WHAT YOU HAVE TO DO:
From the listing below, extract each line containing the string "down".

SUPPLIED INFORMATION:

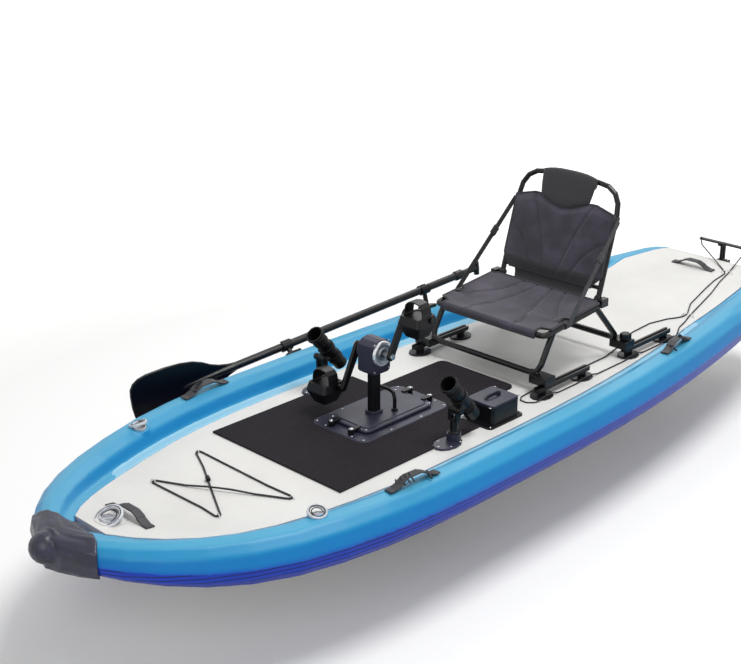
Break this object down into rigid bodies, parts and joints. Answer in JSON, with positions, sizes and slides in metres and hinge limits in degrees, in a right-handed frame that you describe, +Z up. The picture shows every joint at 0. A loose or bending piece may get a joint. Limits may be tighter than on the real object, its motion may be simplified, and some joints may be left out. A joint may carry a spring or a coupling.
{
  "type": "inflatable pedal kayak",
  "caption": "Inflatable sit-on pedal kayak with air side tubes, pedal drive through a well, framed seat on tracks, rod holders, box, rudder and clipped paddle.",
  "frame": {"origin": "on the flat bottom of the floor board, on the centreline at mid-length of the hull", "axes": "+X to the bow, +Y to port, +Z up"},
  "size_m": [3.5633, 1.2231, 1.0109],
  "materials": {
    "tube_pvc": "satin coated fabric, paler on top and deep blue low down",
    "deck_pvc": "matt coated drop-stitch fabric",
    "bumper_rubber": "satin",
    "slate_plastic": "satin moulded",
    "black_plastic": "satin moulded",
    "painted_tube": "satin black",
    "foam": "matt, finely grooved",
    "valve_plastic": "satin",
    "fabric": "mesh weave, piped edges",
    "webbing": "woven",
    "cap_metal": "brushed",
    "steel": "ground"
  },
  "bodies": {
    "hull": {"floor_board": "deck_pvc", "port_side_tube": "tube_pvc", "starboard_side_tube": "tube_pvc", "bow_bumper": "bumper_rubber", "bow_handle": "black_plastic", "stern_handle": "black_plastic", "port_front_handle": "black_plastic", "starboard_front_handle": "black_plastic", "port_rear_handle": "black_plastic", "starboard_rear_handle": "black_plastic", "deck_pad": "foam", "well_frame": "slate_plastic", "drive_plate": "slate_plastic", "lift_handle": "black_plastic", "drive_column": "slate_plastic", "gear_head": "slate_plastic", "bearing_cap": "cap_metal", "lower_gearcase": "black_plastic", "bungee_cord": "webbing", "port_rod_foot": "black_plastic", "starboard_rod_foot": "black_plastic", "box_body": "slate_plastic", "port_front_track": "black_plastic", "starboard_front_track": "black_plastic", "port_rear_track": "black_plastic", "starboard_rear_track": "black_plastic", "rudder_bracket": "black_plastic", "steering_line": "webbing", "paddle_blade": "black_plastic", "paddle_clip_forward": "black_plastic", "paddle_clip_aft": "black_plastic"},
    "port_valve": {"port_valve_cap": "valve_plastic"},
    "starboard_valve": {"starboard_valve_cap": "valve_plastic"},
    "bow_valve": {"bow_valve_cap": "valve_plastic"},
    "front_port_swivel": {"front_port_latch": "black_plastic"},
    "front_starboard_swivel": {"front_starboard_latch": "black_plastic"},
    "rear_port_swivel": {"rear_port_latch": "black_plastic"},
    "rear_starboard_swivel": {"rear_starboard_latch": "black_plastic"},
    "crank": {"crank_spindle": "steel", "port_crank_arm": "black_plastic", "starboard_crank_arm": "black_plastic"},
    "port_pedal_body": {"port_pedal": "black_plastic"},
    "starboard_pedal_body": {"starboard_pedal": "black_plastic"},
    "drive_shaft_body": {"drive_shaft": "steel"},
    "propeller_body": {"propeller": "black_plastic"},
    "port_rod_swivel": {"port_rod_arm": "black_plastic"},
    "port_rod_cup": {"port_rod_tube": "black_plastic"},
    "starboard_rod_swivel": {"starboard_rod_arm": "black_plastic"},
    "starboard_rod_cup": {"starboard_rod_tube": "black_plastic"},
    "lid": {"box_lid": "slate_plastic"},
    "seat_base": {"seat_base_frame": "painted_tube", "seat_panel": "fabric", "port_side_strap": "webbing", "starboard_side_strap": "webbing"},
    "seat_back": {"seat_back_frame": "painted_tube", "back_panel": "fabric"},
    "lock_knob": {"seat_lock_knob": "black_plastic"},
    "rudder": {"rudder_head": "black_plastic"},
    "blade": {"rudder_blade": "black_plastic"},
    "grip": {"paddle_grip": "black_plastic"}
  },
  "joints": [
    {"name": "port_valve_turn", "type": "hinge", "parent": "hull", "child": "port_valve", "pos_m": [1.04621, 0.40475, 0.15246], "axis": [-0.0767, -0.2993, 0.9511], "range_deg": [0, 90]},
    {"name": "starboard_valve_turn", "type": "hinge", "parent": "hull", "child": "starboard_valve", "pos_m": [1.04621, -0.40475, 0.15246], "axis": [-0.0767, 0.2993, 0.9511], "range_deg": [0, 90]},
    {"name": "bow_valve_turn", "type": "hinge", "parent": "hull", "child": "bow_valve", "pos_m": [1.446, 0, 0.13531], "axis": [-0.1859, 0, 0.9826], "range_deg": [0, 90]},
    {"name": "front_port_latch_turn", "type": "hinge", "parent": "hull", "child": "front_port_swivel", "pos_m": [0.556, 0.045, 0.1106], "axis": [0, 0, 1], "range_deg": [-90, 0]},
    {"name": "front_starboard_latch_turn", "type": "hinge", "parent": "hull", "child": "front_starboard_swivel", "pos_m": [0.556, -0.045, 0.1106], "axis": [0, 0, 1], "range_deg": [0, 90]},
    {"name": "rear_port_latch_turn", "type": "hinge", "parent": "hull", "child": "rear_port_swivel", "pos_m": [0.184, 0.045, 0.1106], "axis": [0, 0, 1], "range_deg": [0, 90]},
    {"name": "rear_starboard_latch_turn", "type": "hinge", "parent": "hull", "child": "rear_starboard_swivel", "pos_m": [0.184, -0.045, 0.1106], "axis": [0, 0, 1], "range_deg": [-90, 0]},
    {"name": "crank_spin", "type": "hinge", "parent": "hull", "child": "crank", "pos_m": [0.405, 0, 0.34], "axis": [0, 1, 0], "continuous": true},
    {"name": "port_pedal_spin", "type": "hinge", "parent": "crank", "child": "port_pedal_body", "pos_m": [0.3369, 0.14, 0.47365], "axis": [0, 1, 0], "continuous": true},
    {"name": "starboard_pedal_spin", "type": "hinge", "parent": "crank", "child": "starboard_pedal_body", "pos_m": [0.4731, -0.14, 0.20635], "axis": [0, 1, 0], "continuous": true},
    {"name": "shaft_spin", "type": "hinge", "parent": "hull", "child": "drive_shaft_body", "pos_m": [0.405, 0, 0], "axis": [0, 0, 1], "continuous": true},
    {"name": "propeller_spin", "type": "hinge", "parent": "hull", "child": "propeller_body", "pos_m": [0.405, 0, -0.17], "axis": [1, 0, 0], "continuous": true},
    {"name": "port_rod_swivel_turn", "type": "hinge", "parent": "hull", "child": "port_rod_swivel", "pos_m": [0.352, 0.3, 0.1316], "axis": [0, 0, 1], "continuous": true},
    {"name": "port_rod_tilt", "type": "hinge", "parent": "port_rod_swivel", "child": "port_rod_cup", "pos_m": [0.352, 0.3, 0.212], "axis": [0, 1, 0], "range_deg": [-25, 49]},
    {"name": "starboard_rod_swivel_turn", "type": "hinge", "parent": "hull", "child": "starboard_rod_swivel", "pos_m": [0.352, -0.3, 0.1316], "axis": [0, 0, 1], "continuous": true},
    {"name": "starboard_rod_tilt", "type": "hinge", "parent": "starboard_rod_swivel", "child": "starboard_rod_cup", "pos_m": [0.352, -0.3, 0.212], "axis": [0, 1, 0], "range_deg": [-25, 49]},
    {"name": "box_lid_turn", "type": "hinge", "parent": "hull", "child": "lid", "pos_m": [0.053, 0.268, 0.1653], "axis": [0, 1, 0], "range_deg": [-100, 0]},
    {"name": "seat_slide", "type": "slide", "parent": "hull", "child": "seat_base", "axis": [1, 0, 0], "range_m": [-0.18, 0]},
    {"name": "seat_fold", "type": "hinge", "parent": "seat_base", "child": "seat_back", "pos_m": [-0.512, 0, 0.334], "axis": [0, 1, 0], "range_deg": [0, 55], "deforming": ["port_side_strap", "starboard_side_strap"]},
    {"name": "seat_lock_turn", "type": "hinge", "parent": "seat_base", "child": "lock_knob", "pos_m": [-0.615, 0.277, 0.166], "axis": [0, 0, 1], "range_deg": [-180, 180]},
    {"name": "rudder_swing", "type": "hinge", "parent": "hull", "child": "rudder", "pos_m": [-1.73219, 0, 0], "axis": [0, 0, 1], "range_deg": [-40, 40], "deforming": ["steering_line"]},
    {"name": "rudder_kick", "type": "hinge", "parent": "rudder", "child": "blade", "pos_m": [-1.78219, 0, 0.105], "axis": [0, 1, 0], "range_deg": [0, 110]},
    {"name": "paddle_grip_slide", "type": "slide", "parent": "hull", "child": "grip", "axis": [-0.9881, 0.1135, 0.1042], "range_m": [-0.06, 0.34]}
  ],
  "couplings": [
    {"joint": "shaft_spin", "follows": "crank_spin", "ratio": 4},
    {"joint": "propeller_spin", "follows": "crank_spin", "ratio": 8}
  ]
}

RESPONSE BELOW:
Break this object down into rigid bodies, parts and joints. Answer in JSON, with positions, sizes and slides in metres and hinge limits in degrees, in a right-handed frame that you describe, +Z up. The picture shows every joint at 0. A loose or bending piece may get a joint. Limits may be tighter than on the real object, its motion may be simplified, and some joints may be left out. A joint may carry a spring or a coupling.
    "tube_pvc": "satin coated fabric, paler on top and deep blue low down",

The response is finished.